> _Given instruction_: Each line below is to be written out in full, exactly as shown.

------------------------------------------------------------------------

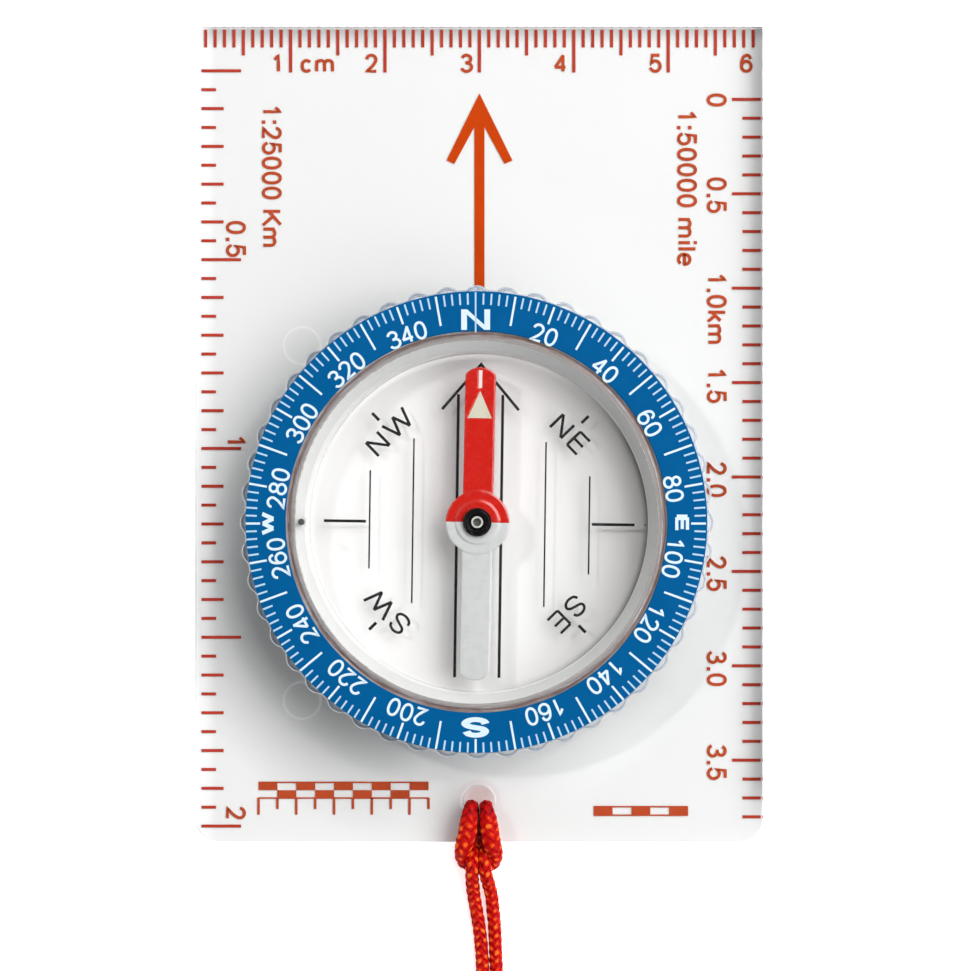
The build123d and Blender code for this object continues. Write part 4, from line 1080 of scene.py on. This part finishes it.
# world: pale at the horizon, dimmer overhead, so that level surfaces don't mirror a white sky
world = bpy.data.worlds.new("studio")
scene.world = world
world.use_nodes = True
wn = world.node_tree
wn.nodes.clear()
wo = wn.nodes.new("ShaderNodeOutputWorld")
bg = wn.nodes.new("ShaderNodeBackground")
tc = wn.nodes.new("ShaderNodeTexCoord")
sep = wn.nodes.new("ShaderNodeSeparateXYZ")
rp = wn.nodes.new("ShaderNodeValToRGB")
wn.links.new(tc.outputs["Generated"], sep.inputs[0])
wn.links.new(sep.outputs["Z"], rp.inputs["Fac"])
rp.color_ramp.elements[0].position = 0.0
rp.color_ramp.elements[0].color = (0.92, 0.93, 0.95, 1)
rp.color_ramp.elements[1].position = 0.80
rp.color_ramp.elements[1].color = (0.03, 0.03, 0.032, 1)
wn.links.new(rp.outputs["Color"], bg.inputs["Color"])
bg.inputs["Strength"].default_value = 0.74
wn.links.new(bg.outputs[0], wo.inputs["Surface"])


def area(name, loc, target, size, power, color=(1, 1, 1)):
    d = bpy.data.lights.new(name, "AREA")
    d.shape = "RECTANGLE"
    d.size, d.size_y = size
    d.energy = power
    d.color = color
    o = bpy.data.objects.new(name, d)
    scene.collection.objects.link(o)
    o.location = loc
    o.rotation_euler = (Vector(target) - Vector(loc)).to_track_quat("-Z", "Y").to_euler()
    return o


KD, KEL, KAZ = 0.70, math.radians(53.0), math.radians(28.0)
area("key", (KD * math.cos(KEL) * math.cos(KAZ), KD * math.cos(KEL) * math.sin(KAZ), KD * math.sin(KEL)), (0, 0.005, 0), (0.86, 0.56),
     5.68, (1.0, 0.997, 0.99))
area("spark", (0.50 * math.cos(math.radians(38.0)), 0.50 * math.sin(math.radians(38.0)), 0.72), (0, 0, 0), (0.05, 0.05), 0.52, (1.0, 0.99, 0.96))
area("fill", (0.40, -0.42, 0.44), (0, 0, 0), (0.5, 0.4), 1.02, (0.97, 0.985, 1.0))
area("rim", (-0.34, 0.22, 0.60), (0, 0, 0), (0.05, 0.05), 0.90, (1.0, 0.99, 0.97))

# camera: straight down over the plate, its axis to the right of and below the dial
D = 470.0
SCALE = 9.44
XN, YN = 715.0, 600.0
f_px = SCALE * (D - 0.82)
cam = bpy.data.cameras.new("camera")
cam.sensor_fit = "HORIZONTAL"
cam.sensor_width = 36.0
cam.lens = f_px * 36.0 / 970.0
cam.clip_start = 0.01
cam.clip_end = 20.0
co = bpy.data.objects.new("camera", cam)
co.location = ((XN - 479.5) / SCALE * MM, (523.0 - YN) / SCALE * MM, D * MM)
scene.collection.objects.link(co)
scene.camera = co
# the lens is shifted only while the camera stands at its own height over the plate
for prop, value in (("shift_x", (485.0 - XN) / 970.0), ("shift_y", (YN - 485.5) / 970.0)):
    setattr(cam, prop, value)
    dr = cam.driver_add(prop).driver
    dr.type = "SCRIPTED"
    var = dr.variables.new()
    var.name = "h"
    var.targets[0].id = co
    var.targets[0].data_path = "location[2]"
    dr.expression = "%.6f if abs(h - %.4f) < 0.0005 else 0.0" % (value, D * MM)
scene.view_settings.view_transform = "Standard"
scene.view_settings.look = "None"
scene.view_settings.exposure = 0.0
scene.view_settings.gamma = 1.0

------------------------------------------------------------------------

> _Result_:
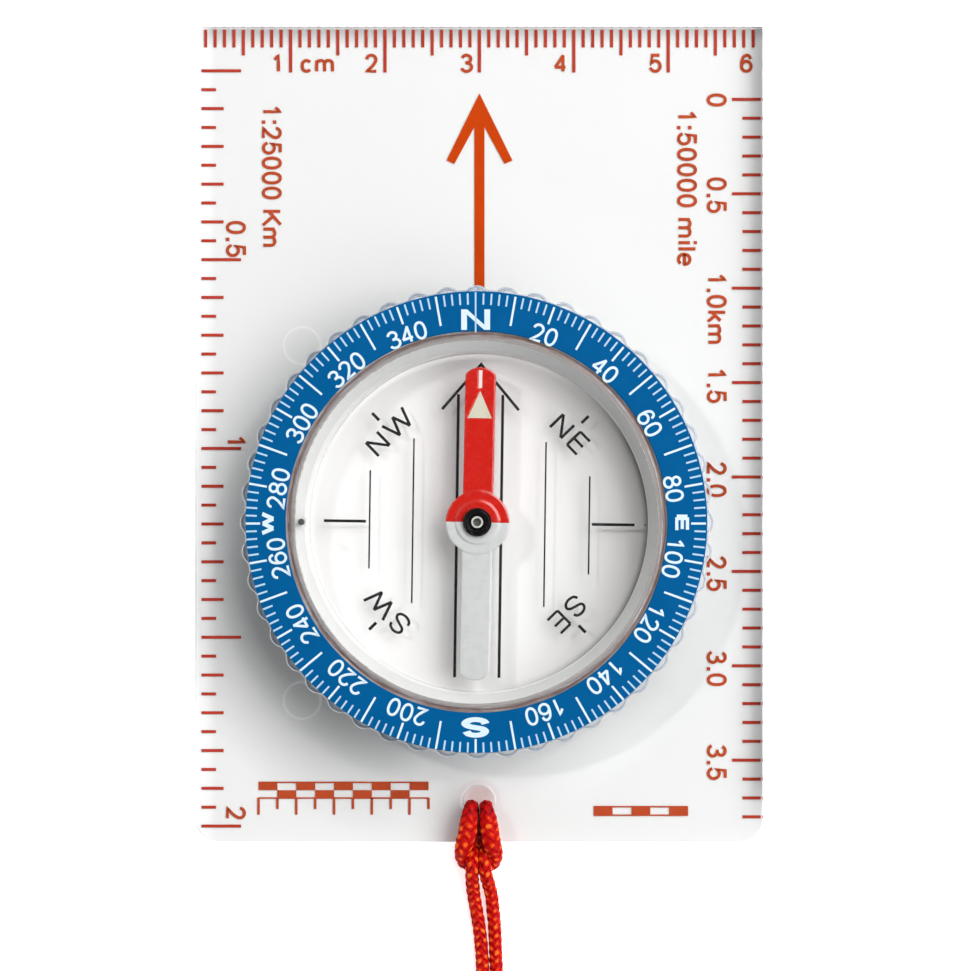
The build123d and Blender code for this object continues. Write part 4, from line 1080 of scene.py on. This part finishes it.
# world: pale at the horizon, dimmer overhead, so that level surfaces don't mirror a white sky
world = bpy.data.worlds.new("studio")
scene.world = world
world.use_nodes = True
wn = world.node_tree
wn.nodes.clear()
wo = wn.nodes.new("ShaderNodeOutputWorld")
bg = wn.nodes.new("ShaderNodeBackground")
tc = wn.nodes.new("ShaderNodeTexCoord")
sep = wn.nodes.new("ShaderNodeSeparateXYZ")
rp = wn.nodes.new("ShaderNodeValToRGB")
wn.links.new(tc.outputs["Generated"], sep.inputs[0])
wn.links.new(sep.outputs["Z"], rp.inputs["Fac"])
rp.color_ramp.elements[0].position = 0.0
rp.color_ramp.elements[0].color = (0.92, 0.93, 0.95, 1)
rp.color_ramp.elements[1].position = 0.80
rp.color_ramp.elements[1].color = (0.03, 0.03, 0.032, 1)
wn.links.new(rp.outputs["Color"], bg.inputs["Color"])
bg.inputs["Strength"].default_value = 0.74
wn.links.new(bg.outputs[0], wo.inputs["Surface"])


def area(name, loc, target, size, power, color=(1, 1, 1)):
    d = bpy.data.lights.new(name, "AREA")
    d.shape = "RECTANGLE"
    d.size, d.size_y = size
    d.energy = power
    d.color = color
    o = bpy.data.objects.new(name, d)
    scene.collection.objects.link(o)
    o.location = loc
    o.rotation_euler = (Vector(target) - Vector(loc)).to_track_quat("-Z", "Y").to_euler()
    return o


KD, KEL, KAZ = 0.70, math.radians(53.0), math.radians(28.0)
area("key", (KD * math.cos(KEL) * math.cos(KAZ), KD * math.cos(KEL) * math.sin(KAZ), KD * math.sin(KEL)), (0, 0.005, 0), (0.86, 0.56),
     5.68, (1.0, 0.997, 0.99))
area("spark", (0.50 * math.cos(math.radians(38.0)), 0.50 * math.sin(math.radians(38.0)), 0.72), (0, 0, 0), (0.05, 0.05), 0.52, (1.0, 0.99, 0.96))
area("fill", (0.40, -0.42, 0.44), (0, 0, 0), (0.5, 0.4), 1.02, (0.97, 0.985, 1.0))
area("rim", (-0.34, 0.22, 0.60), (0, 0, 0), (0.05, 0.05), 0.90, (1.0, 0.99, 0.97))

# camera: straight down over the plate, its axis to the right of and below the dial
D = 470.0
SCALE = 9.44
XN, YN = 715.0, 600.0
f_px = SCALE * (D - 0.82)
cam = bpy.data.cameras.new("camera")
cam.sensor_fit = "HORIZONTAL"
cam.sensor_width = 36.0
cam.lens = f_px * 36.0 / 970.0
cam.clip_start = 0.01
cam.clip_end = 20.0
co = bpy.data.objects.new("camera", cam)
co.location = ((XN - 479.5) / SCALE * MM, (523.0 - YN) / SCALE * MM, D * MM)
scene.collection.objects.link(co)
scene.camera = co
# the lens is shifted only while the camera stands at its own height over the plate
for prop, value in (("shift_x", (485.0 - XN) / 970.0), ("shift_y", (YN - 485.5) / 970.0)):
    setattr(cam, prop, value)
    dr = cam.driver_add(prop).driver
    dr.type = "SCRIPTED"
    var = dr.variables.new()
    var.name = "h"
    var.targets[0].id = co
    var.targets[0].data_path = "location[2]"
    dr.expression = "%.6f if abs(h - %.4f) < 0.0005 else 0.0" % (value, D * MM)
scene.view_settings.view_transform = "Standard"
scene.view_settings.look = "None"
scene.view_settings.exposure = 0.0
scene.view_settings.gamma = 1.0